The case of a Vandalia man charged with possession of child pornography could go to the jury as early as Wednesday.

The trial for William Frakes got under way on Monday morning with the selection of 12 jurors and two alternate jurors. Jury selection was completed in the afternoon, at which time the trial judge, Kevin S. Parker, dismissed jurors and began working on jury instructions with Fayette County State’s Attorney Joshua Morrison and Robert Bas, Frakes’s attorney.
The trial continued on Tuesday morning with Morrison and Bas delivering opening statements to jurors.
During his opening statement, Morrison told jurors that law enforcement learned as early as May 2015 of a local child pornography possession case.
He said that Scott Morrison, a sergeant with the Greenville Police Department who works with the Illinois Attorney General’s Office and federal Secret Service, received information about child pornography being uploaded and later associated that information with Frakes.
Morrison participated in a search warrant executed at Frakes’s home, as did Vandalia police officer Todd Emerick, who seized a phone.

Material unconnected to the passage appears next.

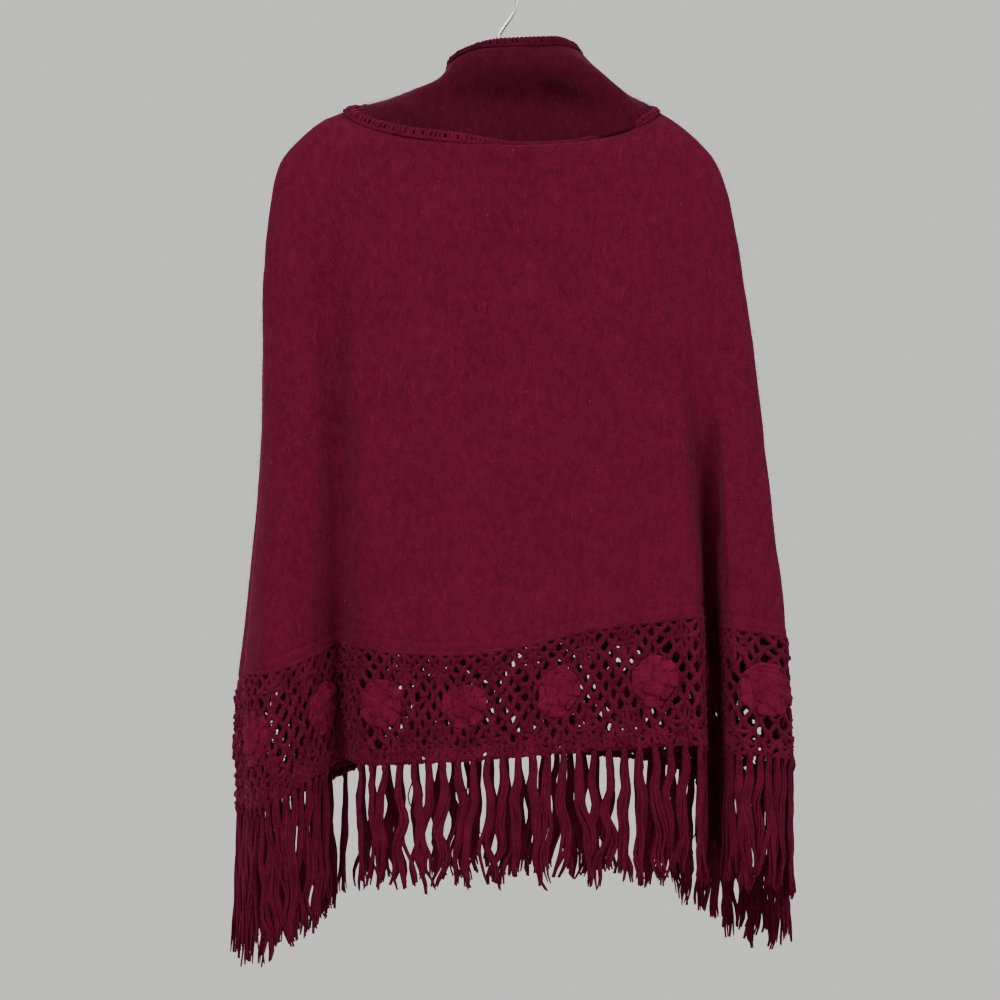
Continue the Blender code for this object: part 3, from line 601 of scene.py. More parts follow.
def garment_points(around, place):
    """Points on the middle of the cloth, at places round the garment and down its sections."""
    around, place = np.broadcast_arrays(np.asarray(around, float), np.asarray(place, float))
    side = -np.cos(np.pi * around)
    ahead = np.sin(np.pi * around)
    is_front = ahead >= 0.0
    left = -section_size("left", place)
    right = section_size("right", place)
    depth = np.where(is_front, section_size("front", place), section_size("back", place))
    drop = np.where(is_front, section_size("front_drop", place), section_size("back_drop", place))
    sag = np.hypot(ahead, RIDGE_ROUNDING) - RIDGE_ROUNDING
    hollow = section_size("hollow", place) * collar_value("hollow", around)

    # The smooth oval that the cloth would have without folds.
    across = side * np.where(side < 0.0, left, right)
    back = -ahead * (depth - hollow)
    up = section_size("height", place) - drop * sag
    up = up + section_size("rim", place) * collar_value("lift", around)
    up = up + section_size("hem", place) * fold_value("hem", around)
    up = up + section_size("edge", place) * fold_value("edge", around)

    # The folded section that it has at the hem, coming in downwards.
    start = fold_value("start", around)
    grown = np.clip((place - start) / (LACE_EDGE - start), 0.0, 1.0) ** FOLD_GROWTH
    growth = 1.0 - (1.0 - grown) ** fold_value("haste", around)
    fold_side = fold_value("side", around)
    edge_depth = np.where(is_front, section_size("front", LACE_EDGE), section_size("back", LACE_EDGE))
    fold_across = fold_side * np.where(fold_side < 0.0, left, right)
    fold_back = fold_value("depth", around) * depth / edge_depth
    across = across + growth * (fold_across - across)
    back = back + growth * (fold_back - back)
    return np.stack((across, back, up), axis=-1)


def garment_normals(around, place):
    """Outward directions at the same places, turned level by the hem."""
    around, place = np.broadcast_arrays(np.asarray(around, float), np.asarray(place, float))
    along = garment_points(around + SLOPE_STEP, place) - garment_points(around - SLOPE_STEP, place)
    above = np.maximum(place - SLOPE_STEP, 0.0)
    below = np.minimum(place + SLOPE_STEP, LACE_EDGE)
    down = garment_points(around, below) - garment_points(around, above)
    normals = np.cross(down, along)
    normals[..., 2] *= 1.0 - section_size("hem", place) - section_size("edge", place)
    return unit(normals)


def unit(vectors):
    return vectors / np.maximum(np.linalg.norm(vectors, axis=-1, keepdims=True), 1e-12)


def level_beside(normals):
    """The level direction beside each outward one."""
    return unit(np.cross(normals, np.array((0.0, 0.0, 1.0))))


def lengths_reached(points):
    """How far along its line each point of one or more lines lies."""
    steps = np.linalg.norm(np.diff(points, axis=-2), axis=-1)
    return np.concatenate((np.zeros(steps.shape[:-1] + (1,)), np.cumsum(steps, axis=-1)), axis=-1)


def even_places(start, share):
    """Places round the garment at shares of half the hem's length, from the seam at "start"."""
    fine = np.linspace(start, start + HALF_ROUND, ARC_SAMPLES)
    reached = lengths_reached(garment_points(fine, np.full(fine.shape, MIDDLE_OF_LACE)))
    return np.interp(share, reached / reached[-1], fine)


def both_sides(first_share, second_share):
    """Places round the garment at such shares of its front and of its back."""
    return np.concatenate((even_places(0.0, first_share), even_places(HALF_ROUND, second_share)))


def round_places(count_a_side):
    """Places all round the garment, evenly spaced along the hem on each side of it."""
    share = np.arange(count_a_side) / count_a_side
    return both_sides(share, share)


def scattered_places(count, generator):
    """Random places all round the garment, half of them on each side."""
    first = generator.random(count // 2)
    return both_sides(first, generator.random(count - count // 2))


def even_sections(top, foot, count):
    """Section numbers from top to foot, evenly spaced down the middle of the front."""
    fine = np.linspace(top, foot, ARC_SAMPLES)
    reached = lengths_reached(garment_points(0.5, fine))
    return np.interp(np.linspace(0.0, reached[-1], count), reached, fine)


def crease_relief(points, around, creases):
    """How far the soft creases move the cloth out at these points."""
    relief = np.zeros(points.shape[:-1])
    ahead = np.broadcast_to(np.sin(np.pi * np.asarray(around)), relief.shape)
    flat = points[..., (0, 2)]
    for row in creases:
        crease = dict(zip(CREASE_COLUMNS, row))
        start = np.array((crease["across"], crease["up"]))
        run = np.array((crease["foot_across"], crease["foot_up"])) - start
        share = (flat - start) @ run / (run @ run)
        aside = np.linalg.norm(flat - start - np.clip(share, 0.0, 1.0)[..., None] * run, axis=-1)
        fade_in = np.clip((share + CREASE_OVERRUN) / CREASE_FADE, 0.0, 1.0)
        fade = fade_in * np.clip((1.0 + CREASE_OVERRUN - share) / CREASE_FADE, 0.0, 1.0)
        on_side = np.clip(-crease["side"] * ahead * CREASE_SIDE_FADE, 0.0, 1.0)
        relief += crease["depth"] * np.exp(-(aside / crease["width"]) ** 2) * fade * fade * on_side
    return relief


def near_place(around, middle, width):
    """From 0 to 1, how near to a middle these places round the garment are."""
    return np.exp(-((np.mod(around, WHOLE_ROUND) - middle) / width) ** 4)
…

That phone, Morrison said, resulted in another search warrant being executed.
The phone was given to experts who were able to pull all information from that phone.

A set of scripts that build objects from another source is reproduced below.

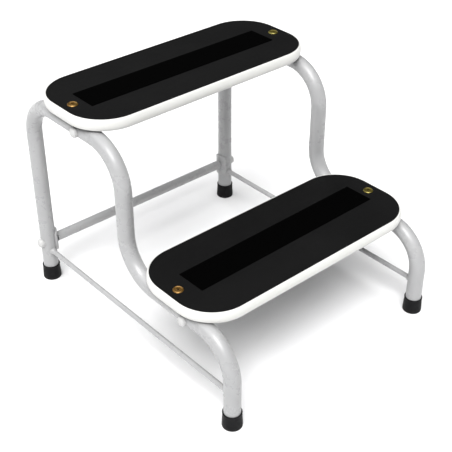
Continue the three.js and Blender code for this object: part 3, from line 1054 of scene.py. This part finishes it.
@dataclass
class Spreader:
    """A cross tube with, at each end, a curved saddle and a capped bolt."""

    name: str
    tube_node: str
    tube_along: Vector
    saddle_half: float = 20 * MM
    saddle_half_deg: float = 60.0
    saddle_oval: float = 20.5 * MM
    hug: float = 12.85 * MM
    edge: float = 0.9 * MM
    wall: float = 1.2 * MM
    ease: float = 0.3 * MM
    sides: int = 48
    saddle_steps: int = 20
    cap_bore: float = 6 * MM
    cap_roof: float = 2 * MM
    cap_gap: float = 0.1 * MM

    def build(self, bench: Workbench) -> None:
        """Makes the tube, saddles and caps, and dresses the hidden hardware.

        Args:
            bench: where pieces are made.
        """
        bench.piece(f"{self.tube_node}_cut", self._tube(), Slot.PAINT, self.tube_node)
        for side in Side:
            end = f"{self.name}_{side.word}"
            bench.piece(f"{end}_saddle_plate", self._saddle(side), Slot.PAINT, f"{end}_saddle")
            bench.piece(f"{end}_domed_cap", self._cap(side), Slot.CAP, f"{end}_bolt_cap")
            bench.dress_solid(f"{end}_insert", Slot.ZINC)
            bench.dress_solid(f"{end}_bolt", Slot.ZINC)

    def _tube(self) -> Skin:
        """The cross tube, cut square, its ends lightly eased.

        Returns:
            Its skin.
        """
        low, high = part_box(self.tube_node)
        centre = (low + high) / 2
        radius = (high.z - low.z) / 2
        half = (high.x - low.x) / 2
        ease = self.ease
        bore = radius - self.wall
        rim = [(bore, half - ease), (bore + ease, half), (radius - ease, half), (radius, half - ease)]
        profile = [(r, -x) for r, x in rim] + rim[::-1]
        return turned(Axis(centre, Vector((1, 0, 0))), profile, self.sides, loops=True)

    def _frame_axis(self, side: Side) -> Vector:
        """Where the bolt crosses the middle of the side tube.

        Args:
            side: which end.

        Returns:
            The place.
        """
        centre = middle(self.tube_node)
        tube = middle(f"{side.word}_side_frame")
        return Vector((tube.x, centre.y, centre.z))

    def _saddle(self, side: Side) -> Skin:
        """An oval plate wrapped on to the side tube, its rim rounded.

        Args:
            side: which end.

        Returns:
            Its skin.
        """
        low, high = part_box(f"{self.name}_{side.word}_saddle")
        centre = self._frame_axis(side)
        outer = max(abs(low.x - centre.x), abs(high.x - centre.x))
        inward = Vector((-side.value, 0, 0))
        across = self.tube_along.cross(inward)
        half = math.radians(self.saddle_half_deg)
        rings = []
        for i in range(-self.saddle_steps, self.saddle_steps + 1):
            turn = half * math.sin(math.pi / 2 * i / self.saddle_steps)
            spoke = inward * math.cos(turn) + across * math.sin(turn)
            oval = math.sqrt(self.saddle_oval**2 - (outer * math.sin(turn)) ** 2)
            tall = min(oval, self.saddle_half)
            from_end = (half - abs(turn)) * outer
            section = self._saddle_section(tall, outer, from_end)
            rings.append([centre + spoke * reach + self.tube_along * height for height, reach in section])
        return Skin(rings)

    def _saddle_section(self, tall: float, outer: float, from_end: float) -> list[Point]:
        """The plate's cut along the side tube.

        Args:
            tall: half its length here.
            outer: distance of its outer face from the side tube's centre.
            from_end: how far this cut is from the nearer side edge.

        Returns:
            Height and distance of each point, inner face first.
        """
        sunk = self.edge - math.sqrt(max(self.edge**2 - max(self.edge - from_end, 0.0) ** 2, 0.0))
        face = outer - sunk
        rounds = [math.radians(d) for d in (0, 30, 60, 90)]
        rim = [(tall - self.edge * (1 - math.cos(r)), face - self.edge * (1 - math.sin(r))) for r in rounds]
        inner = [(tall * i / 8, self.hug) for i in range(-8, 9)]
        back = [((tall - self.edge) * i / 8, face) for i in range(7, -8, -1)]
        return inner + rim + back + [(-height, reach) for height, reach in reversed(rim)]

    def _cap(self, side: Side) -> Skin:
        """A domed cap whose skirt follows the side tube.

        Args:
            side: which end.

        Returns:
            Its skin.
        """
        low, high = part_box(f"{self.name}_{side.word}_bolt_cap")
        centre = self._frame_axis(side)
        outward = Vector((side.value, 0, 0))
        top = max(abs(low.x - centre.x), abs(high.x - centre.x))
        radius = (high.z - low.z) / 2
        bore, roof = self.cap_bore, top - self.cap_roof
        axis = Axis(centre, outward)
        across = self.tube_along.cross(outward)
        profile = filleted(
            [
                (radius, 0.0, 0.0),
                (radius, top - 5.2 * MM, 0.5 * MM),
                (radius - 0.35 * MM, top - 4.4 * MM, 0.5 * MM),
                (radius - 0.55 * MM, top - 2.9 * MM, 1.6 * MM),
                (0.62 * radius, top - 0.75 * MM, 3.0 * MM),
                (0.0, top, 0.0),
            ],
            steps=6,
        )
        skirts = []
        for reach in (bore, radius):
            lifted = []
            for p in axis.ring(reach, 0.0, self.sides):
                off = (p - centre).dot(across)
                rise = math.sqrt(max(self.hug**2 - off**2, 0.0)) + self.cap_gap
                lifted.append(p + outward * rise)
            skirts.append(lifted)
        dome = [axis.ring(r, h, self.sides) for r, h in profile[1:]]
        return Skin([[centre + outward * roof], axis.ring(bore, roof, self.sides), *skirts, *dome])


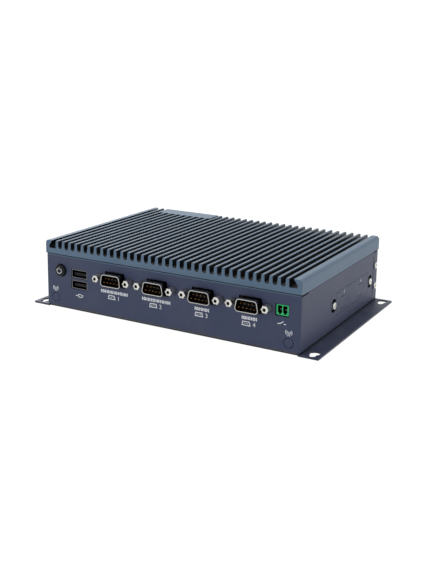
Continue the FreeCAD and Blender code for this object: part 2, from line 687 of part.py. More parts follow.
def build_rear_panel():
    """The rear panel: side tabs and a low lip folded forwards, and the rear sockets' windows."""
    body = new_body("rear_panel")

    def wrap(sketch):
        outline(sketch, [
            (f"-{SIDE}", REAR), (f"-{SIDE}", TAB_FRONT), (f"-{SIDE_INSIDE}", TAB_FRONT),
            (f"-{SIDE_INSIDE}", REAR_INSIDE), (SIDE_INSIDE, REAR_INSIDE),
            (SIDE_INSIDE, TAB_FRONT), (SIDE, TAB_FRONT), (SIDE, REAR)])

    slab(body, "wrap", "XY_Plane", CASE_LOW, "cover_underside - 0.1", wrap)
    round_edges(body, "upright_corners",
                lambda edge: runs_along(edge, "z") and near(edge.CenterOfMass.y, value(REAR)),
                "corner_radius")
    round_edges(body, "inside_corners",
                lambda edge: runs_along(edge, "z") and near(edge.CenterOfMass.y, value(REAR_INSIDE)),
                "corner_radius - sheet_gauge")
    slab(body, "low_lip", "XY_Plane", CASE_LOW, f"{CASE_LOW} + sheet_gauge",
         lambda sketch: rectangle(sketch, f"-{LIP_ENDS}", LIP_ENDS, f"{REAR} - lip_width - sheet_gauge",
                                  f"{REAR} - sheet_gauge / 2"))

    def tab_tops(sketch):
        for sign in ("", "-"):
            rectangle(sketch, f"{sign}({SIDE} + 1)", f"{sign}({SIDE_INSIDE} - 0.5)", f"{TAB_FRONT} - 1",
                      f"{REAR} - corner_radius")

    cut_through(body, "tab_tops", "XY_Plane", "cover_underside - 1", "cover_underside", tab_tops)
    round_edges(body, "low_fold",
                lambda edge: runs_along(edge, "x") and near(edge.CenterOfMass.y, value(REAR))
                and near(edge.CenterOfMass.z, value(CASE_LOW)), "fold_radius * 0.6")
    cut_through(body, "rear_windows", "XZ_Plane", f"{REAR_INSIDE} - 0.2", f"{REAR} + 1", draw_rear_windows)

    def tab_holes(sketch):
        for up in ("tab_screw_low", "tab_screw_high"):
            circle(sketch, "tab_screw_y", up, "through_radius")

    cut_through(body, "tab_holes", "YZ_Plane", f"-{SIDE} - 1", f"{SIDE} + 1", tab_holes)
    cut_through(body, "lip_holes", "XY_Plane", "0", f"{CASE_LOW} + sheet_gauge + 1",
                lambda sketch: draw_holes(sketch, PLATE_SCREWS_REAR, "tapped_radius"))
    return body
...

He told jurors that the trial is on charges alleging that Frakes possessed child pornography and that the prosecution’s case would show “when and where and how” he possessed it and that Frakes had “an opportunity to get rid of it, and that did not happen.”
In his opening statement, Bas told jurors, “We are confident that once you hear the evidence … (Frakes) will walk through those doors a free man.”
Bas said that Frakes “had no knowledge it (child pornography) was on his phone,” talking about unintended pop-ups.
“Mr. Frakes had no idea it was there. He first learned about it when a search warrant was served,” Bas said.
While photos being produced as evidence, he said, are “grotesque,” jurors need to “set aside the content of the photos” and consider the facts in the case.
Bas was to present the defense case on Wednesday morning. At the conclusion of that case, any rebuttal witnesses could be called, and the case will wind up with closing arguments from the prosecution and defense, then go to the jury.
Frakes was taken into custody on July 18 of last year by Vandalia Police after three child pornography counts were filed earlier in the day by Morrison’s office.
Two of the counts allege that Frakes “knowingly obtained a photograph of a child depicted as being bound, actually or by simulation, whom the defendant would have reason to know is under 13 years of age.”
Those two counts are Class X felonies punishable by up to 30 years in prison.
A third count alleges that Frakes “with knowledge of the nature thereof, possessed a photography, a child whom the defendant reasonably should have known to be under the age of 13 years.”
That count is a Class 2 felony punishable by up to seven years in prison.